* WHAT YOU SHOULD DO:
Please write out the complete listing that follows, exactly as it reads.

:: GIVEN DATA

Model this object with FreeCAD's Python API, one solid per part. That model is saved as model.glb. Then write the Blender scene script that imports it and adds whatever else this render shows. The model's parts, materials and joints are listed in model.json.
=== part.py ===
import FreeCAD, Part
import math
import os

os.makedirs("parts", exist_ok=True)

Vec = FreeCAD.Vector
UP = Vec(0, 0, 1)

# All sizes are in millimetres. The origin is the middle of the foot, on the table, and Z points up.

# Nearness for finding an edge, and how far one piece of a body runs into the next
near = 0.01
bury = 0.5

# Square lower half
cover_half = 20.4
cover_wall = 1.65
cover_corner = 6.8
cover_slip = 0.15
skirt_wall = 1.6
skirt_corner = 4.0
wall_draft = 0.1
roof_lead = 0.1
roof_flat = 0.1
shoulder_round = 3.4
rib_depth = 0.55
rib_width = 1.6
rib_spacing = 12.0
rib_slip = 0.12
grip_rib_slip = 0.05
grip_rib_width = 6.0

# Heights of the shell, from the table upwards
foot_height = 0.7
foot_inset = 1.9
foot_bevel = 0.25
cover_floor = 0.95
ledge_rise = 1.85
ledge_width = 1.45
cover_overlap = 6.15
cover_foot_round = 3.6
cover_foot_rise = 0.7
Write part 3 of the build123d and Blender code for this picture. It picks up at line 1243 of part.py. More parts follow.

::::

* SOLUTION TO THIS EXERCISE:
Model this object with FreeCAD's Python API, one solid per part. That model is saved as model.glb. Then write the Blender scene script that imports it and adds whatever else this render shows. The model's parts, materials and joints are listed in model.json.
=== part.py ===
import FreeCAD, Part
import math
import os

os.makedirs("parts", exist_ok=True)

Vec = FreeCAD.Vector
UP = Vec(0, 0, 1)

# All sizes are in millimetres. The origin is the middle of the foot, on the table, and Z points up.

# Nearness for finding an edge, and how far one piece of a body runs into the next
near = 0.01
bury = 0.5

# Square lower half
cover_half = 20.4
cover_wall = 1.65
cover_corner = 6.8
cover_slip = 0.15
skirt_wall = 1.6
skirt_corner = 4.0
wall_draft = 0.1
roof_lead = 0.1
roof_flat = 0.1
shoulder_round = 3.4
rib_depth = 0.55
rib_width = 1.6
rib_spacing = 12.0
rib_slip = 0.12
grip_rib_slip = 0.05
grip_rib_width = 6.0

# Heights of the shell, from the table upwards
foot_height = 0.7
foot_inset = 1.9
foot_bevel = 0.25
cover_floor = 0.95
ledge_rise = 1.85
ledge_width = 1.45
cover_overlap = 6.15
cover_foot_round = 3.6
cover_foot_rise = 0.7
Write part 3 of the build123d and Blender code for this picture. It picks up at line 1243 of part.py. More parts follow.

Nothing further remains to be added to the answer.